> _WORK TO COMPLETE_
Reproduce exactly the lines from the line with "const dispenser = new THREE.Group();" through the line with "Socket = bpy.types.NodeSocket", both included, and no other lines.

######

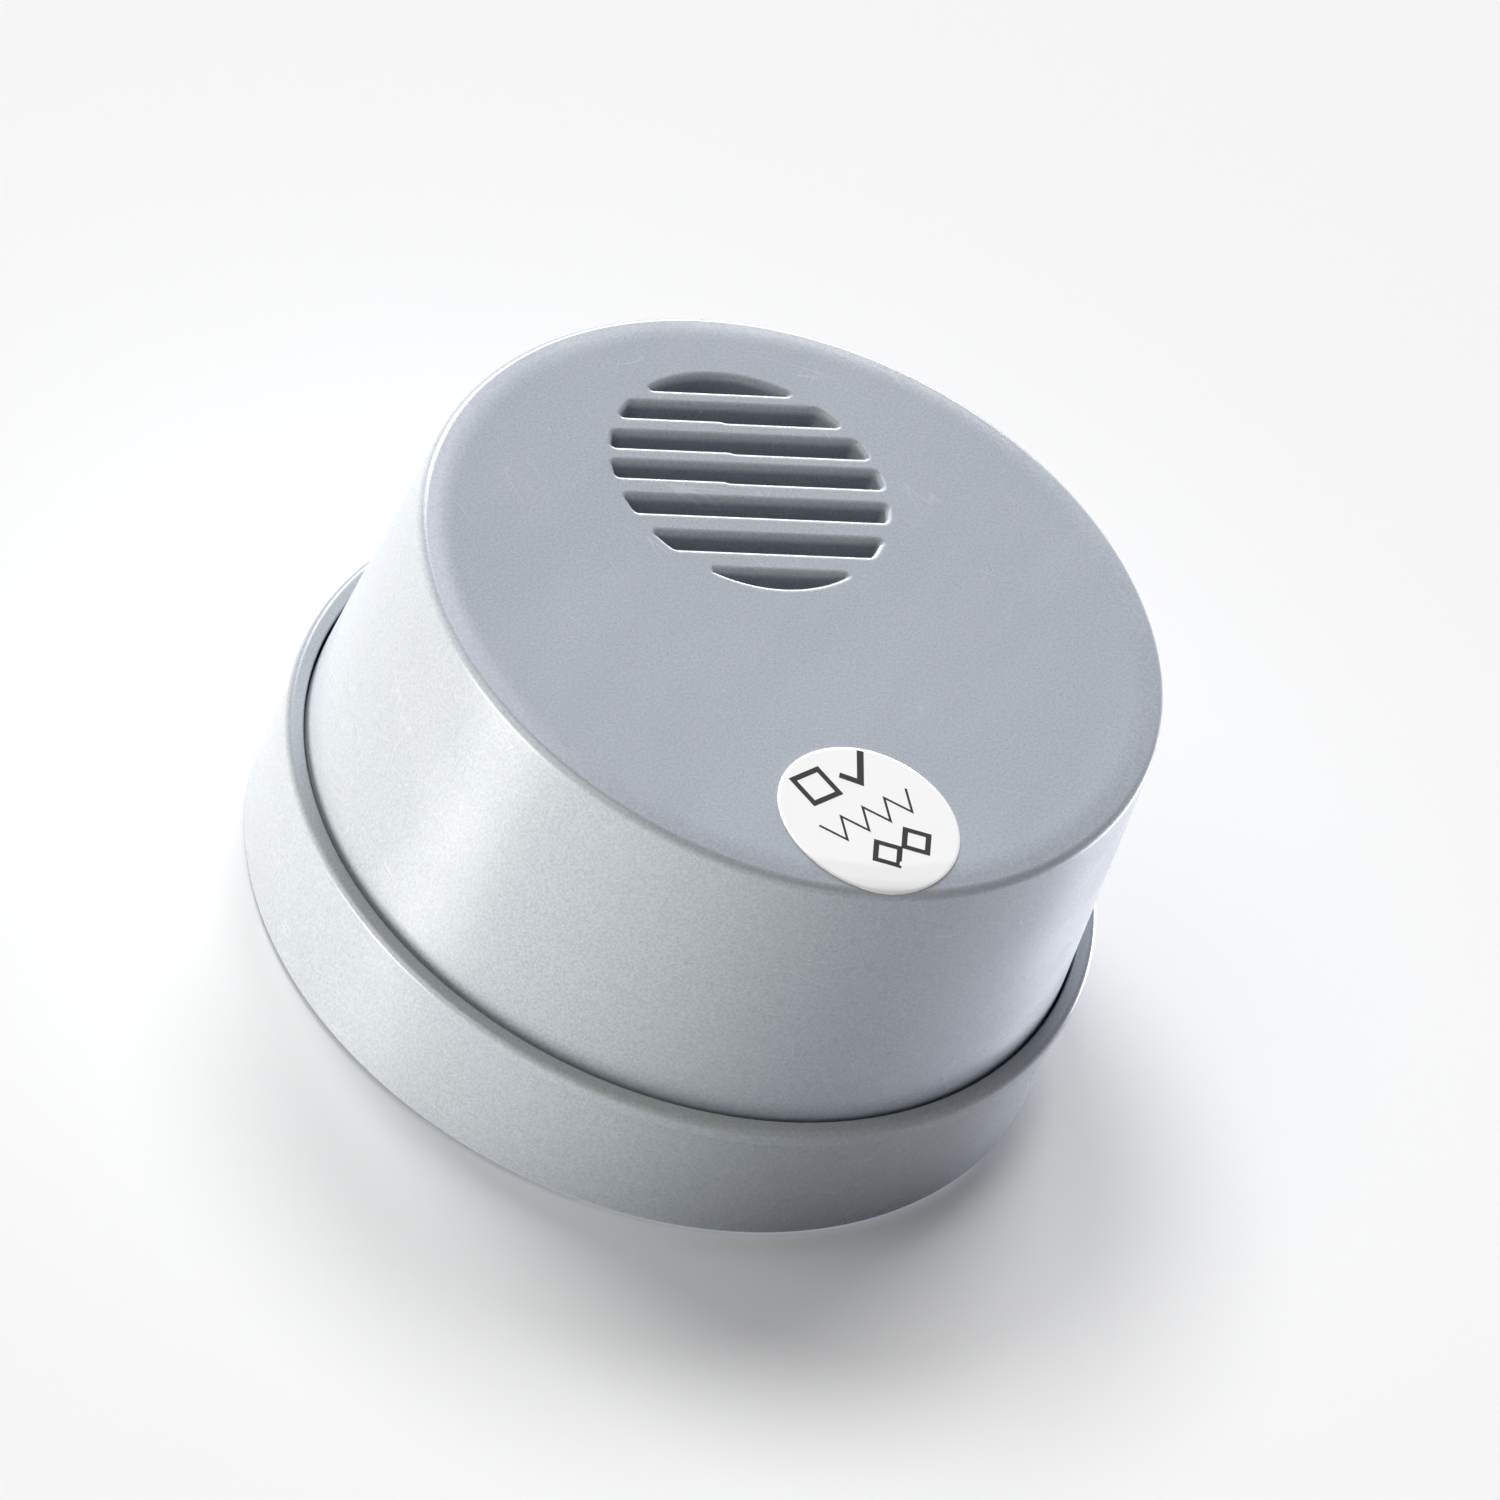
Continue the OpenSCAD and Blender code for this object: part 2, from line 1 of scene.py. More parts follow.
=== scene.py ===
"""Looks of a small round carbon monoxide detector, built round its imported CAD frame.

Lengths are in millimetres until mm() turns them into metres. The row frame has its origin
at the centre of the mounting face, +Z out of the grille and +Y from the label to the grille.
"""

import json
import math

import bpy
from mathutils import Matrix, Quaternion, Vector
from mathutils.geometry import delaunay_2d_cdt


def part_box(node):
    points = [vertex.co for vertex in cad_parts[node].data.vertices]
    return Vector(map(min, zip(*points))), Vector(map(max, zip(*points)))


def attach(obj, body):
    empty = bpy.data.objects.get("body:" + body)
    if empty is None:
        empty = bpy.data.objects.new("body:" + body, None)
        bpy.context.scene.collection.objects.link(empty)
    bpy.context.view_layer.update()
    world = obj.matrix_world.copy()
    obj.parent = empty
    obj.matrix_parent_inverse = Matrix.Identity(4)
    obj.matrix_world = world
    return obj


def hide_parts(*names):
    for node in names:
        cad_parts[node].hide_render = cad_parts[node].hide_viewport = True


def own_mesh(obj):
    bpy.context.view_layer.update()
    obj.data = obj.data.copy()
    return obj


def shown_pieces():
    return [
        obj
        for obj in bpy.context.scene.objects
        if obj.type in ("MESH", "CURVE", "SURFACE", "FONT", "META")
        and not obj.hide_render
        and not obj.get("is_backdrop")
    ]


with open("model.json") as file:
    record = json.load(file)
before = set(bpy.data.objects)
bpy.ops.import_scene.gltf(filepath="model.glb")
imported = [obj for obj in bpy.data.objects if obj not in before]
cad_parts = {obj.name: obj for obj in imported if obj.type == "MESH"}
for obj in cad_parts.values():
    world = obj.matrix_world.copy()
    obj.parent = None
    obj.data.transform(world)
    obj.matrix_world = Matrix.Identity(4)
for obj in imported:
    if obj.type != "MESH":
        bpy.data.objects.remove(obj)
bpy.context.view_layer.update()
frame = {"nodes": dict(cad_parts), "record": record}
NODES = frame["nodes"]

# ---- sizes, in millimetres ----

MM = 0.001
FACE_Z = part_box("front_cap")[1].z / MM
SKIRT_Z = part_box("front_cap")[0].z / MM
LIP_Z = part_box("collar")[1].z / MM
CAP_BASE_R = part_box("front_cap")[1].x / MM
CAP_FACE_R = 27.3
CAP_EDGE_R = 0.7
CAP_WALL = 1.6
FACE_WALL = 1.8
UNDER_Z = FACE_Z - FACE_WALL
DRAFT = math.atan((CAP_BASE_R - CAP_FACE_R) / (FACE_Z - LIP_Z))

GRILLE_R = 10.05
GRILLE_X = -0.4
GRILLE_Y = 11.2
SEAT_R = 11.75
SLOT_W = 1.45
SLOT_EDGES = (8.55, 5.7, 2.75, -0.1, -3.3, -6.7)
SLOT_PITCH = 3.4
SLOT_STEP = 0.14
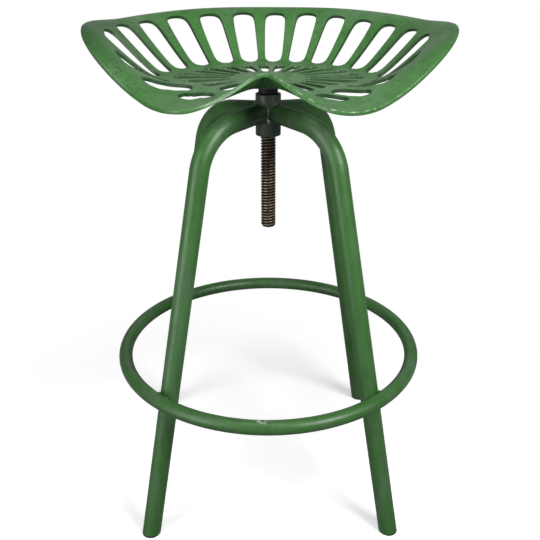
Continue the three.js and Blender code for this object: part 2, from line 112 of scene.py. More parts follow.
class STOOL_PG_seat(bpy.types.PropertyGroup):
    """Sizes of the cast seat pan and what holds it."""

    floor_height: length("Floor height", "Height of the pan's flat floor", 0.5945)
    pan_thickness: length("Pan thickness", "Thickness of the cast pan", 0.0045)
    rim_thickness: length("Rim thickness", "Thickness of the pan's outer rim", 0.006)
    half_width: length("Half width", "Reach of the rim at the sides", 0.2355)
    side_rise: length("Side rise", "Height of the rim at the sides above the floor", 0.0593)
    back_reach: length("Back reach", "Reach of the rim at the back", 0.217)
    back_rise: length("Back rise", "Height of the rim at the back above the floor", 0.068)
    lobe_turn: angle("Lobe turn", "Turn of the thigh lobes from the back", 152)
    lobe_reach: length("Lobe reach", "Reach of the rim at the thigh lobes", 0.171)
    lobe_rise: length("Lobe rise", "Height of the rim at the thigh lobes, below the floor", -0.0103)
    pommel_reach: length("Pommel reach", "Reach of the rim at the pommel", 0.0825)
    pommel_rise: length("Pommel rise", "Height of the pommel above the floor", 0.0202)
    floor_back: share("Floor at the back", "Part of the reach that is flat floor at the back", 0.49)
    floor_side: share("Floor at the sides", "Part of the reach that is flat floor at the sides", 0.56)
    floor_front: length("Floor front", "How far forwards the floor is flat", 0.046)
    inner_start: length("Inner slot start", "Distance of the inner slots from the middle", 0.05)
    inner_end_back: share("Inner slot end at the back", "Outer end of the inner slots in the reach", 0.45)
    inner_end_side: share("Inner slot end at the sides", "Outer end of the inner slots in the reach", 0.515)
    inner_width: share("Inner slot width", "Width of an inner slot in its spacing", 0.6)
    outer_start_back: share("Outer slot start at the back", "Inner end of the outer slots in the reach", 0.55)
    outer_start_side: share("Outer slot start at the sides", "Inner end of the outer slots there", 0.59)
    outer_start_turn: share("Outer slot start turn", "Turn of a slot's inner end to its outer end's", 1.05)
    outer_start_width: share("Outer slot inner width", "Width of its inner end in the spacing", 0.72)
    outer_end_width: share("Outer slot outer width", "Width of its outer end in the spacing", 0.64)
    screw_spacing: length("Screw half spacing", "Half the distance between two seat screws", 0.02)
    screw_head: length("Screw head radius", "Radius of the countersunk heads", 0.006)
    screw_shank: length("Screw shank radius", "Radius of the shanks", 0.003)
    plate_corner: length("Plate corner radius", "Radius of the mount plate's corners", 0.006)


class STOOL_PG_frame(bpy.types.PropertyGroup):
    """Sizes of the legs, hub, ring and spindle."""

    leg_turn: angle("Leg turn", "Turn of the first leg from the seat's right", 48)
    back_left_turn: angle("Back left leg turn", "How much further round the back left leg stands", 3.5)
    leg_radius: length("Leg radius", "Outer radius of the leg tube", 0.0125)
    leg_wall: length("Leg wall", "Wall of the leg tube", 0.002)
    leg_lean: angle("Leg lean", "Lean of a leg from upright", 12.84)
    stub_drop: angle("Stub drop", "Fall of a leg's upper end from the hub", 6)
    leg_below_hub: length("Leg below hub top", "Depth of the legs' ends below the hub's top", 0.024)
    bend_radius: length("Bend radius", "Radius of a leg's bend", 0.066)
    foot_reach: length("Foot reach", "Distance of a foot from the axis", 0.2335)
    foot_gap: length("Foot gap", "Clearance of a leg from its plug and the ring", SEATING_GAP)
    plug_head: length("Plug head", "Height of a foot plug's head", 0.0024)
    plug_edge: length("Plug edge", "Rounding of a foot plug's edges", 0.0009)
    plug_stem: length("Plug stem", "Length of a foot plug's stem", 0.018)
    ring_height: length("Ring height", "Height of the foot ring", 0.207)
    ring_bar: length("Ring bar radius", "Radius of the ring's bar", 0.0095)
    thread_pitch: length("Thread pitch", "Pitch of the spindle's thread", 0.004)
    thread_crest: length("Thread crest", "Crest radius of the spindle's thread", 0.01)
    thread_core: length("Thread core", "Core radius of the spindle's thread", 0.008)
    weld_bead: length("Weld bead", "Radius of the weld beads", 0.0016)


class STOOL_PG_finish(bpy.types.PropertyGroup):
    """Colours of the finishes."""

    seat_green: colour("Seat green", "Enamel of the seat", srgb(66, 120, 57))
    seat_light: colour("Seat light green", "Rubbed enamel of the seat", srgb(92, 128, 88))
    frame_green: colour("Frame green", "Enamel of the legs and the ring", srgb(61, 110, 51))
    frame_light: colour("Frame light green", "Rubbed enamel of the frame", srgb(84, 116, 84))
    # The dark glaze also paints shade: on the slots' walls, in the pan's outer corners, on the legs by the
    # hub and under the ring
    glaze: colour("Dark glaze", "Glaze in the corners and round the slots", srgb(28, 44, 30))
    worn: colour("Worn edge", "Metal and primer on rubbed edges", srgb(206, 214, 196))
    hub_dark: colour("Hub green", "Glazed enamel of the hub", srgb(68, 81, 70))
    hub_light: colour("Hub light green", "Rubbed enamel of the hub", srgb(52, 84, 52))
    spindle_brown: colour("Spindle brown", "Browned steel of the spindle", srgb(184, 160, 134))
    # The dark spindle colour fills the thread's root and the patina patches, and is the painted shade on the
    # spindle's upper part under the seat
    spindle_dark: colour("Spindle dark", "Oily dirt in the thread", srgb(28, 24, 20))
    zinc: colour("Zinc", "Plating of the seat screws", srgb(160, 162, 160))
    # Black rubber of the buffer ring, which also stands in for the deep shade between the hub and the mount
    # plate
    rubber: colour("Rubber", "Rubber of the buffer ring", srgb(24, 24, 26))
    plug: colour("Plug", "Plastic of the foot plugs", srgb(26, 28, 29))


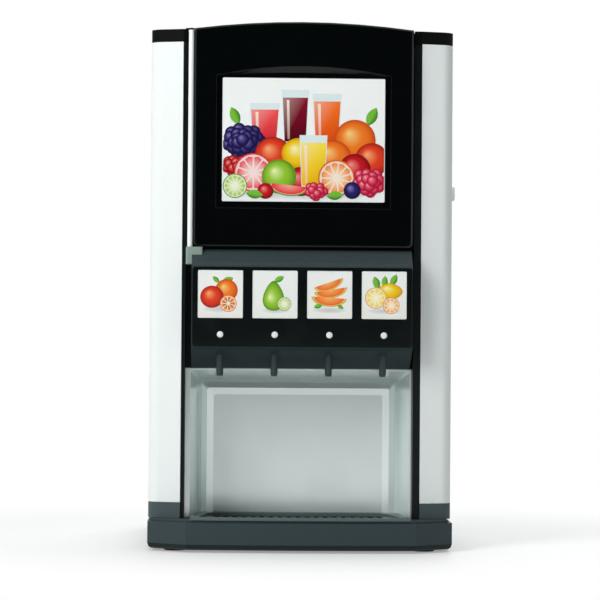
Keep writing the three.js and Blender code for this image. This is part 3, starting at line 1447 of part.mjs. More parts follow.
function headGroup() {
  const group = new THREE.Group();
  place(group, "dispense_head", dispenseHead(), "charcoal");
  place(group, "button_fascia", fascia(), "glossBlack");
  place(group, "control_board", controlBoard(), "board");
  place(group, "pump_deck", pumpDeck(), "liner");
  const [card, cap, tip] = [flavourCard(), button(), nozzle()];
  row(flavourCount, flavourPitch).forEach(({ number, x }, i) => {
    const spoutX = row(flavourCount, containerPitch)[i].x - x;
    place(group, `flavour_card_${number}`, card, "picture", [x, fasciaRearY, cardCentreZ]);
    place(group, `dispense_button_${number}`, cap, "button", [x, fasciaFrontY - buttonProud, buttonCentreZ]);
    place(group, `nozzle_${number}`, tip, "satinBlack", [x, nozzleY, nozzleTipZ]);
    place(group, `juice_tube_${number}`, juiceTube(spoutX), "silicone", [x, 0, 0]);
  });
  const [motor, rotor] = [pumpMotor(), pumpRotor()];
  pumpPlaces().forEach(({ number, x }) => {
    place(group, `pump_motor_${number}`, motor, "steel", [x, pumpPlateRearY + seat, pumpCentreZ]);
    place(group, `pump_rotor_${number}`, rotor, "button", [x, rotorFrontY, pumpCentreZ]);
  });
  return group;
}

function doorGroup() {
  const group = new THREE.Group();
  place(group, "door_shell", doorShell(), "glossBlack");
  place(group, "door_liner", doorLiner(), "liner");
  place(group, "door_gasket", doorGasket(), "rubber");
  place(group, "hinge_profile", hingeProfile(), "aluminium");
  const panelX = (doorLeftX + doorRightX) / 2;
  const panelY = doorFrontY + pictureRecessDepth - seat;
  place(group, "picture_panel", picturePanel(), "picture", [panelX, panelY, pictureCentreZ]);
  return group;
}

const dispenser = new THREE.Group();
dispenser.add(baseGroup(), cabinetGroup(), coolingGroup(), headGroup(), doorGroup());

export default dispenser;
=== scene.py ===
"""Looks of a countertop refrigerated juice dispenser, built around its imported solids.

Lengths are metres, X to the right, the front faces -Y, Z up. The solids come from the frame, and the
classes below dress them or put a finer piece in their place.
"""

from __future__ import annotations

import logging
import math
import random
from collections.abc import Callable, Iterable, Sequence
from dataclasses import dataclass, field, replace
from enum import Enum

import bmesh
import bpy
from mathutils import Matrix, Vector

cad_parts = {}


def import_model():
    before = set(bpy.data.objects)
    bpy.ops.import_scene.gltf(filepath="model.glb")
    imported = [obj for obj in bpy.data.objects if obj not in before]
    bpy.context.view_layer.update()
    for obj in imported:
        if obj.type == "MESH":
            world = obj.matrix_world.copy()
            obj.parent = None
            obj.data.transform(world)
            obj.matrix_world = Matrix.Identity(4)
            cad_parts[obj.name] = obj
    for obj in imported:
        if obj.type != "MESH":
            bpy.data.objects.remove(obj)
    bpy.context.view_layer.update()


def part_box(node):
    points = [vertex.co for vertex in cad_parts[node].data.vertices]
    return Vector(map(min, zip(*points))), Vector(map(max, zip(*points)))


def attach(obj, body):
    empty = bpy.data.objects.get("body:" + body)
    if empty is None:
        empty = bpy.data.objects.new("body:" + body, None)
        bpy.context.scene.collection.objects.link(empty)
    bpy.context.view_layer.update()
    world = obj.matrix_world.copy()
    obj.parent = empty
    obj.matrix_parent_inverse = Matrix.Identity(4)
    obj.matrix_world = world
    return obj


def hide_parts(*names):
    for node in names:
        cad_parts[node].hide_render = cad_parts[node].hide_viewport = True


log = logging.getLogger("dispenser")

MM = 0.001

Colour = tuple[float, float, float]
Point2 = tuple[float, float]
Tree = bpy.types.NodeTree
Node = bpy.types.Node
Socket = bpy.types.NodeSocket

BLACK: Colour = (0.0, 0.0, 0.0)
WHITE: Colour = (1.0, 1.0, 1.0)


def linear(red: int, green: int, blue: int) -> Colour:
    """Turn a display colour into a scene colour by the sRGB curve.

    Args:
        red: Red from 0 to 255, as on a screen.
        green: Green from 0 to 255.
        blue: Blue from 0 to 255.

    Returns:
        The three linear values.
    """
    shares = (channel / 255 for channel in (red, green, blue))
    return tuple(s / 12.92 if s <= 0.04045 else ((s + 0.055) / 1.055) ** 2.4 for s in shares)


def mixed(first: Colour, second: Colour, share: float) -> Colour:
    """Return the colour that lies the given share of the way from first to second."""
    return tuple(a + (b - a) * share for a, b in zip(first, second))


def opaque(colour: Colour) -> tuple[float, float, float, float]:
    """Return the colour with full opacity, as sockets and paint layers take it."""
    return (*colour, 1.0)


# Shader nodes, and the groups that every finish shares

FLOAT = "NodeSocketFloat"
VECTOR = "NodeSocketVector"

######

> _RESULT FOR THIS EXERCISE_
const dispenser = new THREE.Group();
dispenser.add(baseGroup(), cabinetGroup(), coolingGroup(), headGroup(), doorGroup());

export default dispenser;
=== scene.py ===
"""Looks of a countertop refrigerated juice dispenser, built around its imported solids.

Lengths are metres, X to the right, the front faces -Y, Z up. The solids come from the frame, and the
classes below dress them or put a finer piece in their place.
"""

from __future__ import annotations

import logging
import math
import random
from collections.abc import Callable, Iterable, Sequence
from dataclasses import dataclass, field, replace
from enum import Enum

import bmesh
import bpy
from mathutils import Matrix, Vector

cad_parts = {}


def import_model():
    before = set(bpy.data.objects)
    bpy.ops.import_scene.gltf(filepath="model.glb")
    imported = [obj for obj in bpy.data.objects if obj not in before]
    bpy.context.view_layer.update()
    for obj in imported:
        if obj.type == "MESH":
            world = obj.matrix_world.copy()
            obj.parent = None
            obj.data.transform(world)
            obj.matrix_world = Matrix.Identity(4)
            cad_parts[obj.name] = obj
    for obj in imported:
        if obj.type != "MESH":
            bpy.data.objects.remove(obj)
    bpy.context.view_layer.update()


def part_box(node):
    points = [vertex.co for vertex in cad_parts[node].data.vertices]
    return Vector(map(min, zip(*points))), Vector(map(max, zip(*points)))


def attach(obj, body):
    empty = bpy.data.objects.get("body:" + body)
    if empty is None:
        empty = bpy.data.objects.new("body:" + body, None)
        bpy.context.scene.collection.objects.link(empty)
    bpy.context.view_layer.update()
    world = obj.matrix_world.copy()
    obj.parent = empty
    obj.matrix_parent_inverse = Matrix.Identity(4)
    obj.matrix_world = world
    return obj


def hide_parts(*names):
    for node in names:
        cad_parts[node].hide_render = cad_parts[node].hide_viewport = True


log = logging.getLogger("dispenser")

MM = 0.001

Colour = tuple[float, float, float]
Point2 = tuple[float, float]
Tree = bpy.types.NodeTree
Node = bpy.types.Node
Socket = bpy.types.NodeSocket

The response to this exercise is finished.